Supplied data:
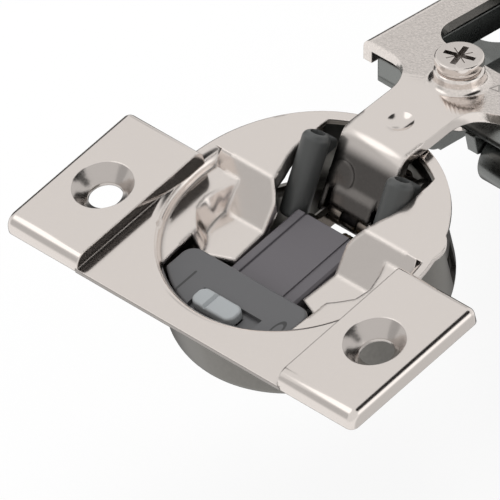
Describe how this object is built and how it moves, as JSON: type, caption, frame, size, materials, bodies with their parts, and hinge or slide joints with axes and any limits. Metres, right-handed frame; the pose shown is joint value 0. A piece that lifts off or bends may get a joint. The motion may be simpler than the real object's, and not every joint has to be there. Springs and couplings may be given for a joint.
{
  "type": "concealed cup hinge",
  "caption": "Concealed soft-closing cup hinge with screw-on flange, linked levers, slotted arm, side and depth adjusters and a clip-on mounting plate.",
  "frame": {"origin": "centre of the cup's axis in the door face, on the underside of the flange", "axes": "+Z out of the door along the cup's axis, +Y from the cup towards the arm, +X to the right"},
  "size_m": [0.0576, 0.0932, 0.025],
  "materials": {
    "nickel_sheet": "bright nickel-plated stamped steel",
    "satin_steel": "satin drawn steel",
    "lever_steel": "dark plated steel",
    "pin_steel": "ground steel pin",
    "spring_steel": "drawn spring wire",
    "zinc_cast": "die-cast zinc, nickel-plated",
    "grey_plastic": "dark grey moulded plastic",
    "light_plastic": "light grey moulded plastic",
    "slider_plastic": "warm grey moulded plastic",
    "sleeve_plastic": "near-black moulded plastic"
  },
  "bodies": {
    "cup": {"flange_plate": "nickel_sheet", "cup_shell": "satin_steel", "rear_cup_pin": "pin_steel", "front_cup_pin": "pin_steel", "damper_housing": "grey_plastic", "damper_cylinder": "satin_steel", "damper_return_spring": "spring_steel", "spring_sleeve_left": "sleeve_plastic", "spring_sleeve_right": "sleeve_plastic", "closing_spring": "spring_steel", "lever_coil_spring": "spring_steel"},
    "outer_link": {"outer_lever": "lever_steel"},
    "arm": {"hinge_arm": "nickel_sheet", "arm_outer_pin": "pin_steel", "arm_inner_pin_left": "pin_steel", "arm_inner_pin_right": "pin_steel", "tilt_pin": "pin_steel"},
    "inner_link": {"inner_lever_left": "lever_steel", "inner_lever_right": "lever_steel"},
    "soft_close_slider": {"damper_slider": "slider_plastic", "damper_rod": "pin_steel"},
    "switch": {"deactivation_switch": "light_plastic"},
    "side_screw": {"side_adjusting_screw": "nickel_sheet"},
    "carriage": {"arm_carriage": "zinc_cast", "clip_lever_pin": "pin_steel"},
    "cam": {"depth_cam": "satin_steel"},
    "plate": {"base_plate": "zinc_cast"},
    "catch": {"clip_lever": "satin_steel"}
  },
  "joints": [
    {"name": "outer_lever_swing", "type": "hinge", "parent": "cup", "child": "outer_link", "pos_m": [0, 0.0147, -0.003], "axis": [1, 0, 0], "range_deg": [-15.7, 0]},
    {"name": "arm_swing", "type": "hinge", "parent": "outer_link", "child": "arm", "pos_m": [0, 0.0084, -0.0063], "axis": [1, 0, 0], "range_deg": [0, 120.2]},
    {"name": "inner_lever_swing", "type": "hinge", "parent": "cup", "child": "inner_link", "pos_m": [0, 0.00524, -0.00686], "axis": [1, 0, 0], "range_deg": [0, 67.7]},
    {"name": "damper_slide", "type": "slide", "parent": "cup", "child": "soft_close_slider", "axis": [0, -1, 0], "range_m": [0, 0.005], "deforming": ["damper_return_spring"]},
    {"name": "switch_slide", "type": "slide", "parent": "cup", "child": "switch", "axis": [1, 0, 0], "range_m": [0, 0.0025]},
    {"name": "side_screw_turn", "type": "hinge", "parent": "arm", "child": "side_screw", "pos_m": [0, 0.02826, 0.00073], "axis": [0, 0.2504, 0.9681], "range_deg": [-720, 720]},
    {"name": "side_adjust_tilt", "type": "hinge", "parent": "arm", "child": "carriage", "pos_m": [0, 0.06405, -0.01265], "axis": [1, 0, 0], "range_deg": [-1, 1]},
    {"name": "depth_cam_turn", "type": "hinge", "parent": "carriage", "child": "cam", "pos_m": [0, 0.0563, -0.01065], "axis": [0, 0.2504, 0.9681], "range_deg": [-180, 180]},
    {"name": "depth_slide", "type": "slide", "parent": "carriage", "child": "plate", "axis": [0, 0.9681, -0.2504], "range_m": [-0.002, 0.002]},
    {"name": "catch_press", "type": "hinge", "parent": "carriage", "child": "catch", "pos_m": [0, 0.06659, -0.01682], "axis": [1, 0, 0], "range_deg": [0, 12], "stiffness_Nm_per_rad": 0.0005, "springref_deg": -17.19}
  ],
  "couplings": [
    {"joint": "outer_lever_swing", "follows": "arm_swing", "ratio": -0.13062},
    {"joint": "inner_lever_swing", "follows": "arm_swing", "ratio": 0.56323},
    {"joint": "damper_slide", "follows": "arm_swing", "m_per_rad": 0.0023834},
    {"joint": "side_screw_turn", "follows": "side_adjust_tilt", "ratio": 720},
    {"joint": "depth_cam_turn", "follows": "depth_slide", "rad_per_m": 1570.8}
  ]
}
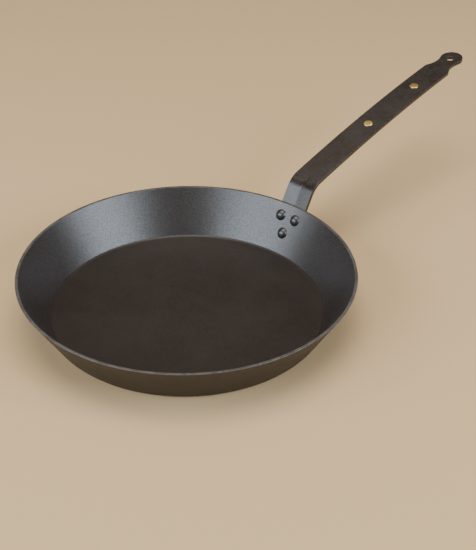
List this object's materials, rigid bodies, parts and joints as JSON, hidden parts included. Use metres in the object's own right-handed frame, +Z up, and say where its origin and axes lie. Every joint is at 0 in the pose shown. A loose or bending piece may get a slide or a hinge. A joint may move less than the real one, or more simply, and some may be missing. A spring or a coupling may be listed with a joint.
{
  "type": "frying pan",
  "caption": "Round spun-iron frying pan with a flat base, straight sloping sides and a long riveted strap handle that ends in a hanging eye.",
  "frame": {"origin": "centre of the flat underside of the base, on the pan's axis", "axes": "+Z up along the pan's axis, +X along the handle away from the pan, +Y to the left of a person who looks along +X"},
  "size_m": [0.5846, 0.305, 0.1127],
  "materials": {
    "pan_iron": "oil-seasoned spun sheet iron, satin black-brown with a fine speckle",
    "strap_iron": "oil-seasoned forged bar, satin black-brown",
    "rivet_iron": "seasoned iron, smoother and a little glossier than the pan",
    "brass": "plain polished brass, lightly worn"
  },
  "bodies": {
    "root": {"pan_shell": "pan_iron", "handle": "strap_iron", "pan_rivet_left": "rivet_iron", "pan_rivet_right": "rivet_iron", "pan_rivet_lower": "rivet_iron", "handle_rivet_near": "brass", "handle_rivet_far": "brass"}
  },
  "joints": []
}
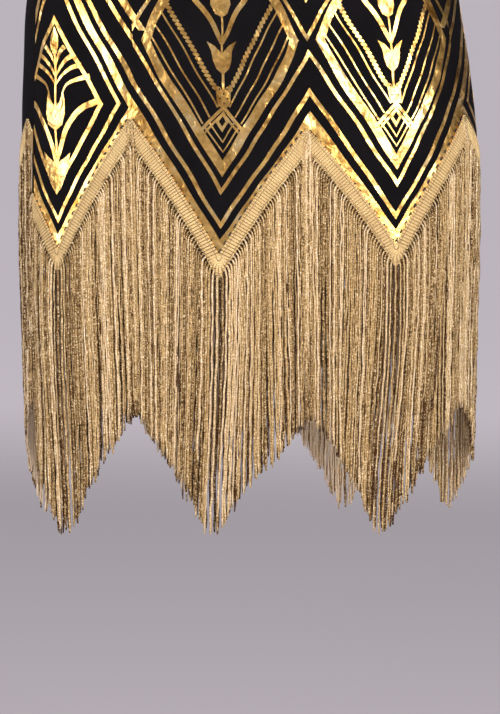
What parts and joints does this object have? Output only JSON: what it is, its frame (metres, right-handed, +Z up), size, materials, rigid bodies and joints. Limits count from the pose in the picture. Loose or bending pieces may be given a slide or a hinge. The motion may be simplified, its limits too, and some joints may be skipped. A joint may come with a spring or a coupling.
{
  "type": "fringed flapper dress",
  "caption": "Sleeveless straight stretch dress, worn, with a foil-printed front, a zigzag hem and long metallic fringe hanging from a braid.",
  "frame": {"origin": "between the two shoulders, at the height where the straps rest on the wearer, who holds the dress up", "axes": "+Z up, front of the dress towards -Y, the wearer's left towards +X"},
  "size_m": [0.421, 0.224, 0.9011],
  "materials": {
    "printed_knit": "matt black stretch knit with bright gold foil print",
    "black_knit": "matt black stretch knit",
    "gold_braid": "braided metallic thread, satin",
    "gold_fringe": "twisted metallic thread, sparkling"
  },
  "bodies": {
    "root": {"front_panel": "printed_knit", "back_panel": "black_knit", "neck_binding": "black_knit", "armhole_binding_left": "black_knit", "armhole_binding_right": "black_knit", "fringe_heading_front": "gold_braid", "fringe_heading_back": "gold_braid", "fringe_front": "gold_fringe", "fringe_back": "gold_fringe"}
  },
  "joints": []
}
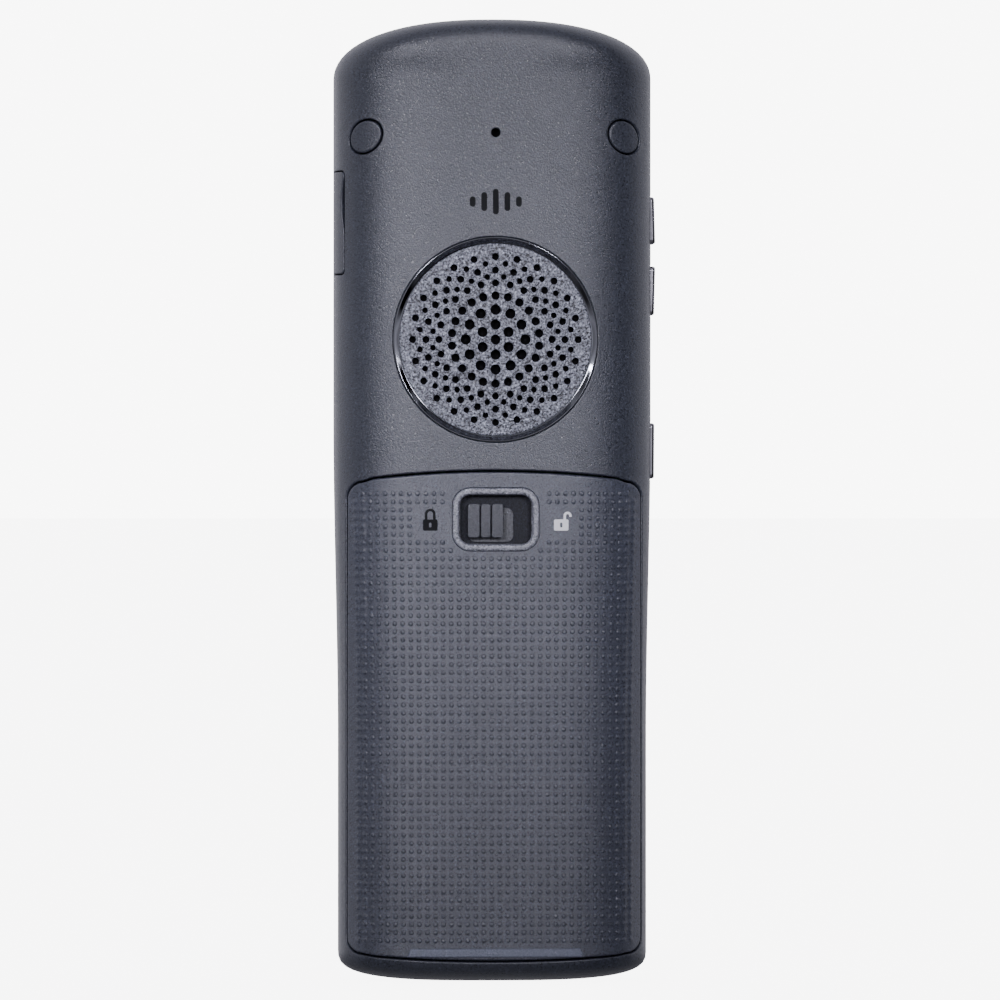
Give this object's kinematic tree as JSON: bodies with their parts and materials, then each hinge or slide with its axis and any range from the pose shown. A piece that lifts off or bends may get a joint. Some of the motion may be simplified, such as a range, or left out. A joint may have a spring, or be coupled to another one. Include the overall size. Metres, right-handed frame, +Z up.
{
  "type": "cordless phone handset",
  "caption": "Upright cordless phone handset with display and keypad in front, and a round loudspeaker grille, side keys, jack flap and locking battery cover behind.",
  "frame": {"origin": "centre of the bottom of the bounding box: the middle of the flat foot it stands on", "axes": "+Z up along the length to the earpiece end, -Y out of the display and keypad, +Y out of the loudspeaker and battery cover, +X to the right of a viewer who faces the display"},
  "size_m": [0.0531, 0.0224, 0.1584],
  "materials": {
    "casing": "fine-grain moulded satin",
    "cover_plastic": "fine-grain moulded satin with raised dots",
    "front_casing": "fine-grain moulded satin",
    "display_window": "polished, black-printed behind",
    "display_panel": "smooth, unlit",
    "mesh": "fine woven cloth",
    "steel": "plated",
    "frame_plastic": "moulded",
    "circuit_board": "solder mask",
    "chip_plastic": "moulded",
    "contact_gold": "gold-plated",
    "mat_rubber": "silicone",
    "grille_metal": "speckled dark paint",
    "ring_chrome": "dark polished chrome",
    "cone_paper": "coated",
    "magnet_iron": "plated",
    "socket_plastic": "moulded",
    "flex_board": "polyimide film",
    "battery_can": "film-wrapped cell",
    "bezel_plastic": "satin",
    "latch_plastic": "satin",
    "flap_rubber": "soft-touch",
    "side_key_plastic": "satin with a lighter face",
    "key_plastic": "satin with printed figures",
    "call_green": "satin",
    "end_red": "satin",
    "ring_plastic": "satin silver"
  },
  "bodies": {
    "handset": {"rear_cover": "casing", "front_cover": "front_casing", "display_lens": "display_window", "display_module": "display_panel", "earpiece_mesh": "mesh", "earpiece_receiver": "steel", "inner_frame": "frame_plastic", "main_board": "circuit_board", "rf_shield": "steel", "board_chips": "chip_plastic", "antenna": "contact_gold", "keypad_mat": "mat_rubber", "key_domes": "steel", "speaker_grille": "grille_metal", "speaker_ring": "ring_chrome", "speaker_mesh": "mesh", "speaker_frame": "frame_plastic", "speaker_cone": "cone_paper", "speaker_magnet": "magnet_iron", "rear_microphone": "steel", "main_microphone": "steel", "headset_jack": "socket_plastic", "data_socket": "steel", "side_key_board": "flex_board", "battery_pack": "battery_can", "battery_terminals": "contact_gold", "charge_contacts": "contact_gold", "case_screws": "steel", "vibrator_motor": "steel"},
    "battery_cover": {"battery_door": "cover_plastic", "latch_bezel": "bezel_plastic", "latch_plate": "steel"},
    "latch": {"latch_slider": "latch_plastic"},
    "clip_plug_left": {"clip_plug_left": "casing"},
    "clip_plug_right": {"clip_plug_right": "casing"},
    "jack_cover": {"jack_cover": "flap_rubber"},
    "volume_up_key": {"volume_up_key": "side_key_plastic"},
    "volume_down_key": {"volume_down_key": "side_key_plastic"},
    "talk_key": {"talk_key": "side_key_plastic"},
    "key_1": {"key_1": "key_plastic"},
    "key_2": {"key_2": "key_plastic"},
    "key_3": {"key_3": "key_plastic"},
    "key_4": {"key_4": "key_plastic"},
    "key_5": {"key_5": "key_plastic"},
    "key_6": {"key_6": "key_plastic"},
    "key_7": {"key_7": "key_plastic"},
    "key_8": {"key_8": "key_plastic"},
    "key_9": {"key_9": "key_plastic"},
    "key_star": {"key_star": "key_plastic"},
    "key_0": {"key_0": "key_plastic"},
    "key_hash": {"key_hash": "key_plastic"},
    "soft_key_left": {"soft_key_left": "key_plastic"},
    "soft_key_right": {"soft_key_right": "key_plastic"},
    "call_key": {"call_key": "call_green"},
    "end_key": {"end_key": "end_red"},
    "nav_plunger": {"nav_plunger": "frame_plastic"},
    "nav_ring": {"nav_ring": "ring_plastic"},
    "ok_key": {"ok_key": "key_plastic"},
    "vibrator_weight": {"vibrator_weight": "magnet_iron"}
  },
  "joints": [
    {"name": "battery_cover_hinge", "type": "hinge", "parent": "handset", "child": "battery_cover", "pos_m": [0, 0.011, 0.0035], "axis": [-1, 0, 0], "range_deg": [0, 40]},
    {"name": "latch_slide", "type": "slide", "parent": "battery_cover", "child": "latch", "axis": [-1, 0, 0], "range_m": [0, 0.0027]},
    {"name": "clip_plug_left_pull", "type": "slide", "parent": "handset", "child": "clip_plug_left", "axis": [0.4216, 0.9041, 0.0698], "range_m": [0, 0.006]},
    {"name": "clip_plug_right_pull", "type": "slide", "parent": "handset", "child": "clip_plug_right", "axis": [-0.4216, 0.9041, 0.0698], "range_m": [0, 0.006]},
    {"name": "jack_cover_hinge", "type": "hinge", "parent": "handset", "child": "jack_cover", "pos_m": [0.0264, 0.0022, 0.11635], "axis": [0, 1, 0], "range_deg": [0, 105]},
    {"name": "volume_up_press", "type": "slide", "parent": "handset", "child": "volume_up_key", "axis": [1, 0, 0], "range_m": [0, 0.0004], "stiffness_N_per_m": 400},
    {"name": "volume_down_press", "type": "slide", "parent": "handset", "child": "volume_down_key", "axis": [1, 0, 0], "range_m": [0, 0.0004], "stiffness_N_per_m": 400},
    {"name": "talk_press", "type": "slide", "parent": "handset", "child": "talk_key", "axis": [1, 0, 0], "range_m": [0, 0.0004], "stiffness_N_per_m": 400},
    {"name": "key_1_press", "type": "slide", "parent": "handset", "child": "key_1", "axis": [0, 1, 0], "range_m": [0, 0.0005], "stiffness_N_per_m": 400},
    {"name": "key_2_press", "type": "slide", "parent": "handset", "child": "key_2", "axis": [0, 1, 0], "range_m": [0, 0.0005], "stiffness_N_per_m": 400},
    {"name": "key_3_press", "type": "slide", "parent": "handset", "child": "key_3", "axis": [0, 1, 0], "range_m": [0, 0.0005], "stiffness_N_per_m": 400},
    {"name": "key_4_press", "type": "slide", "parent": "handset", "child": "key_4", "axis": [0, 1, 0], "range_m": [0, 0.0005], "stiffness_N_per_m": 400},
    {"name": "key_5_press", "type": "slide", "parent": "handset", "child": "key_5", "axis": [0, 1, 0], "range_m": [0, 0.0005], "stiffness_N_per_m": 400},
    {"name": "key_6_press", "type": "slide", "parent": "handset", "child": "key_6", "axis": [0, 1, 0], "range_m": [0, 0.0005], "stiffness_N_per_m": 400},
    {"name": "key_7_press", "type": "slide", "parent": "handset", "child": "key_7", "axis": [0, 1, 0], "range_m": [0, 0.0005], "stiffness_N_per_m": 400},
    {"name": "key_8_press", "type": "slide", "parent": "handset", "child": "key_8", "axis": [0, 1, 0], "range_m": [0, 0.0005], "stiffness_N_per_m": 400},
    {"name": "key_9_press", "type": "slide", "parent": "handset", "child": "key_9", "axis": [0, 1, 0], "range_m": [0, 0.0005], "stiffness_N_per_m": 400},
    {"name": "key_star_press", "type": "slide", "parent": "handset", "child": "key_star", "axis": [0, 1, 0], "range_m": [0, 0.0005], "stiffness_N_per_m": 400},
    {"name": "key_0_press", "type": "slide", "parent": "handset", "child": "key_0", "axis": [0, 1, 0], "range_m": [0, 0.0005], "stiffness_N_per_m": 400},
    {"name": "key_hash_press", "type": "slide", "parent": "handset", "child": "key_hash", "axis": [0, 1, 0], "range_m": [0, 0.0005], "stiffness_N_per_m": 400},
    {"name": "soft_key_left_press", "type": "slide", "parent": "handset", "child": "soft_key_left", "axis": [0, 1, 0], "range_m": [0, 0.0005], "stiffness_N_per_m": 400},
    {"name": "soft_key_right_press", "type": "slide", "parent": "handset", "child": "soft_key_right", "axis": [0, 1, 0], "range_m": [0, 0.0005], "stiffness_N_per_m": 400},
    {"name": "call_key_press", "type": "slide", "parent": "handset", "child": "call_key", "axis": [0, 1, 0], "range_m": [0, 0.0005], "stiffness_N_per_m": 400},
    {"name": "end_key_press", "type": "slide", "parent": "handset", "child": "end_key", "axis": [0, 1, 0], "range_m": [0, 0.0005], "stiffness_N_per_m": 400},
    {"name": "nav_up_down_tilt", "type": "hinge", "parent": "handset", "child": "nav_plunger", "pos_m": [0, -0.007, 0.0752], "axis": [1, 0, 0], "range_deg": [-3, 3], "stiffness_Nm_per_rad": 0.08},
    {"name": "nav_left_right_tilt", "type": "hinge", "parent": "nav_plunger", "child": "nav_ring", "pos_m": [0, -0.007, 0.0752], "axis": [0, 0, 1], "range_deg": [-3, 3], "stiffness_Nm_per_rad": 0.08},
    {"name": "ok_press", "type": "slide", "parent": "handset", "child": "ok_key", "axis": [0, 1, 0], "range_m": [0, 0.0005], "stiffness_N_per_m": 400},
    {"name": "vibrator_spin", "type": "hinge", "parent": "handset", "child": "vibrator_weight", "pos_m": [-0.0092, 0, 0.142], "axis": [1, 0, 0], "continuous": true}
  ]
}
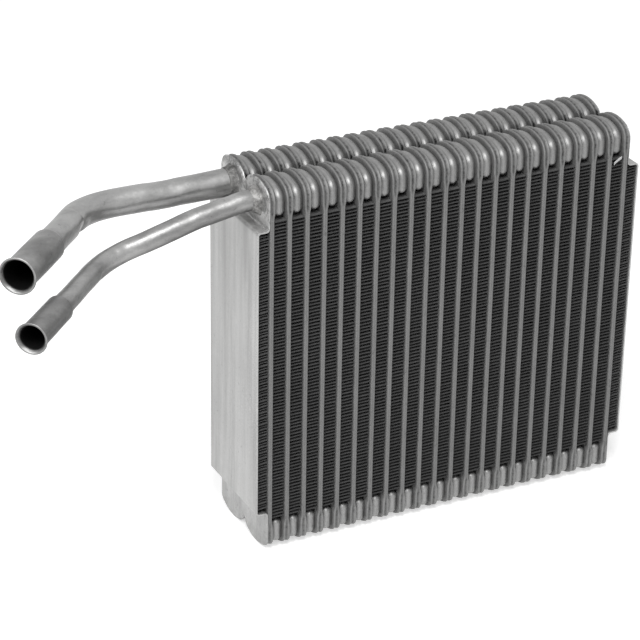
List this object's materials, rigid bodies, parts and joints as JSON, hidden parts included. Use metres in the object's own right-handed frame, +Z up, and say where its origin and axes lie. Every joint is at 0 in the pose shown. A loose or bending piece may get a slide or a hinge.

Exercise instructions: Go through the listing above and locate each line that holds the word "lifts". Copy those lines.

Expected output:
Describe how this object is built and how it moves, as JSON: type, caption, frame, size, materials, bodies with their parts, and hinge or slide joints with axes and any limits. Metres, right-handed frame; the pose shown is joint value 0. A piece that lifts off or bends may get a joint. The motion may be simpler than the real object's, and not every joint has to be there. Springs and couplings may be given for a joint.
Give this object's kinematic tree as JSON: bodies with their parts and materials, then each hinge or slide with its axis and any range from the pose shown. A piece that lifts off or bends may get a joint. Some of the motion may be simplified, such as a range, or left out. A joint may have a spring, or be coupled to another one. Include the overall size. Metres, right-handed frame, +Z up.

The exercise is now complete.